Hello, sorry if this has been asked before, but a quick search in the forums didn't turn up anything.

I was wondering what people thought about a ''playing manager'' versus one who  performs exclusively leadership and advisory roles.  In one seminar I heard that leaders prepare for the future, so accordingly time invested needs to be not about solving immediate problems, but preventing others before they it recruiting, mentoring, improving work environment, contributor education, etc.  

My experience in practice is understaffed or poorly managed projects get behind schedule, problems arise, so upper management says "OK, this time we are in a bind so pull back on the leadership and start coding so we can make this deadline." In doing so management and communication suffer, and the company doesn't grow, it stagnates as team cohesion degrades.

I personally am an advocate for leaders doing dedicated leadership (including design review, peer review, self-education of course), and I believe there is always more that can be done in those management areas that will pay off down the line.  However, in looking at career opportunities on a lot of software companies' sites, I see "we want a director that will also make significant technical contributions/coding".


Thanks guys.

STEVENM's picture

I don't think there's any question that someone dedicating fully their time and resources is going to lead to better results than a split effort.  The problem is getting people to recognize that value as it requires taking the long view.  And overcoming resistance to change.  Assuming you can get it resolved at all where you are.

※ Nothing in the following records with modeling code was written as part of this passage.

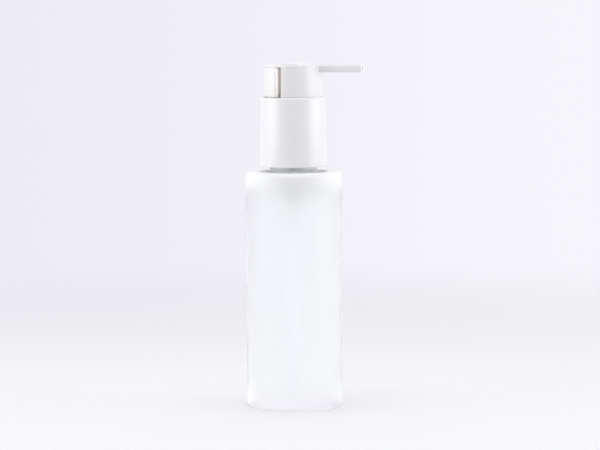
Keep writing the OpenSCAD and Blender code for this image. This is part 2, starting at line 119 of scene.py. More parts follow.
class Solid:
    """A closed body in millimetres, shaped with mesh operators."""

    def __init__(self) -> None:
        """Starts with nothing on the bench."""
        self.mesh = bmesh.new()

    # -- making

    @staticmethod
    def _draw(mesh: bmesh.types.BMesh, outline: Sequence[Corner],
              upright: bool, closed: bool) -> None:
        """Draws an outline as edges and rounds its corners.

        Args:
            mesh: The mesh to draw in.
            outline: Corners in order.
            upright: Whether the outline stands in the XZ plane.
            closed: Whether the last corner joins the first.
        """
        verts = [
            mesh.verts.new((c.u, 0, c.v) if upright else (c.u, c.v, 0))
            for c in outline
        ]
        ends = verts[1:] + verts[:1] if closed else verts[1:]
        for start, end in zip(verts, ends):
            mesh.edges.new((start, end))
        for vert, corner in zip(verts, outline):
            if corner.rounding <= 0:
                continue
            ways = [
                (edge.other_vert(vert).co - vert.co).normalized()
                for edge in vert.link_edges
            ]
            turn = math.pi - ways[0].angle(ways[1])
            bmesh.ops.bevel(
                mesh, geom=[vert], offset=corner.rounding * math.tan(turn / 2),
                offset_type="OFFSET", segments=corner.steps, profile=0.5,
                affect="VERTICES", material=-1,
            )

    @classmethod
    def turned(cls, outline: Sequence[Corner], sweep: float = 360.0,
               start: float = 0.0, steps: int = 128) -> "Solid":
        """Spins a half outline about Z.

        Args:
            outline: Corners of the half outline. Where the first lies on
                the axis, so does the last, and the outline stays open.
            sweep: Angle that the solid covers, in degrees.
            start: Angle where it starts, in degrees.
            steps: Steps of the spin.

        Returns:
            The turned solid.
        """
        solid = cls()
        mesh = solid.mesh
        cls._draw(mesh, outline, True, outline[0].u > 0)
        whole = sweep >= 360
        if not whole:
            bmesh.ops.contextual_create(
                mesh, geom=mesh.verts[:] + mesh.edges[:])
        bmesh.ops.rotate(
            mesh, verts=mesh.verts[:],
            matrix=Matrix.Rotation(math.radians(start), 3, "Z"))
        bmesh.ops.spin(
            mesh, geom=mesh.verts[:] + mesh.edges[:] + mesh.faces[:],
            axis=(0, 0, 1), angle=math.radians(sweep), steps=steps,
            use_merge=whole,
        )
        return solid.closed()

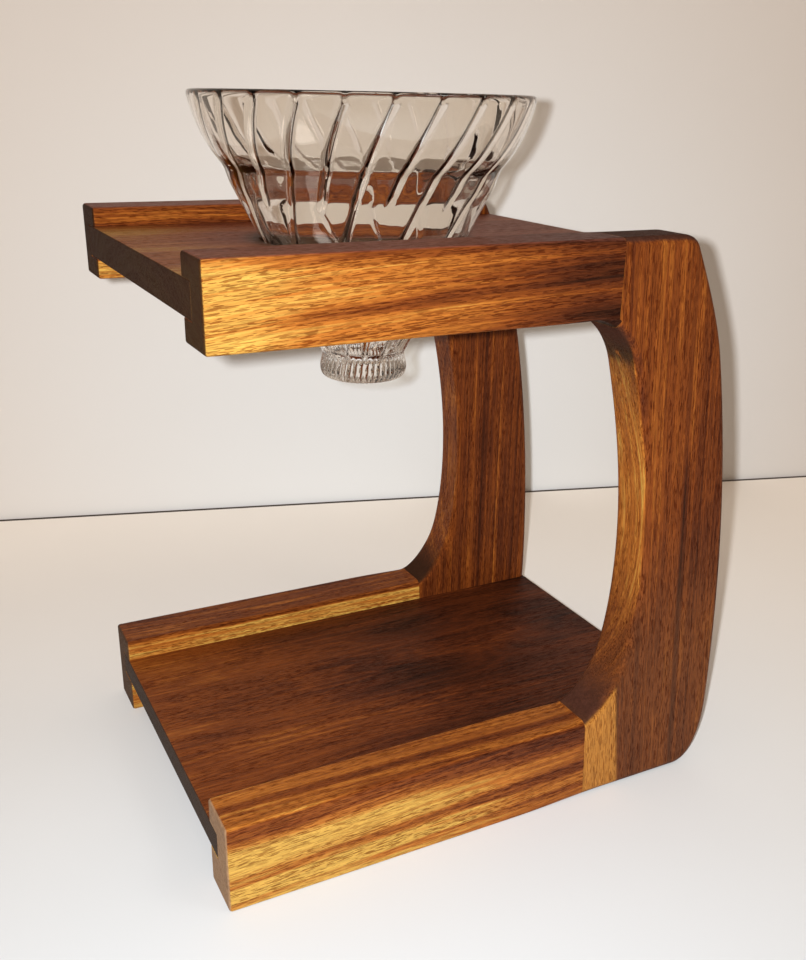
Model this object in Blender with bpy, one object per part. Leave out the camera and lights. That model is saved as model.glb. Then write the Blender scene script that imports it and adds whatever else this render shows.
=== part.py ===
"""A pour over coffee dripper: a ribbed glass cone that lifts out of a C-shaped walnut stand.

Each side frame is a top rail, an upright and a base rail, butted, dowelled and shaped to one curve.
A bored shelf and a base board sit in dados ploughed along the inner faces of both frames.
Metres, +Z up, +X to the user's right, the open front towards -Y. The origin lies on the table,
under the centre of the object's bounding box.
"""

import math

import bmesh
import bpy
from mathutils import Matrix, Vector
from mathutils.geometry import interpolate_bezier

# Clearances
GAP = 0.0003  # glue line or running gap between two pieces
EASE = 0.0005  # spare depth at the ends of a dowel's hole
CUTTER_REACH = 0.0100  # how far a cutter runs on past the wood

# Side frames. Depths run back from the front ends of the top rails.
STAND_WIDTH = 0.1562
FRAME_THICKNESS = 0.01905
STAND_HEIGHT = 0.2135
TOP_RAIL_HEIGHT = 0.0260
BASE_RAIL_HEIGHT = 0.0336
BASE_RAIL_FRONT = -0.0024
FRAME_REAR = 0.2004
SQUARE_CORNER_RADIUS = 0.0015
RAIL_EDGE_RADIUS = 0.0010
CURVE_EDGE_RADIUS = 0.0030
EDGE_BLEND_START = 0.110
EDGE_BLEND_END = 0.150
EDGE_BLEND_STEPS = 4
EDGE_STEPS = 2
BACK_STEPS = (4, 4, 7, 5)
THROAT_STEPS = (4, 4, 6, 4)
CORNER_STEPS = 3

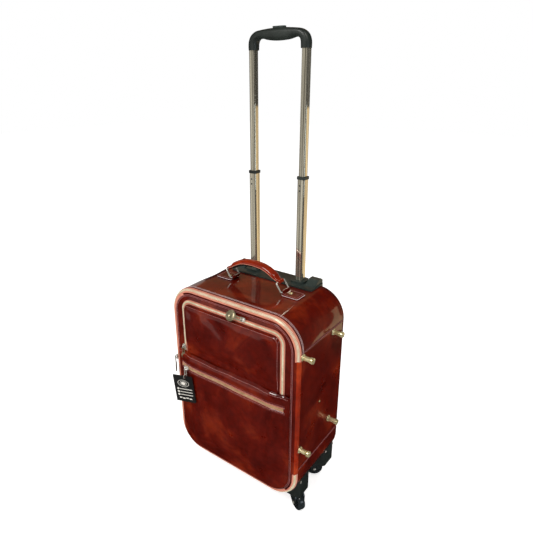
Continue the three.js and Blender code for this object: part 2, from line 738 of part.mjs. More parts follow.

This is par for the course though.  It's not just in management either.  Take a look at half of the Business Analyst roles out there and you'll see they're trying to get a free QA team member out of it as well.  It can be good for people new to a skill, gives them a chance to wear that hat as well and build up.  But rarely is it reflected in the pay.

*shrugs* They decide what the roles are.  You only get to decide if you're willing to fill it.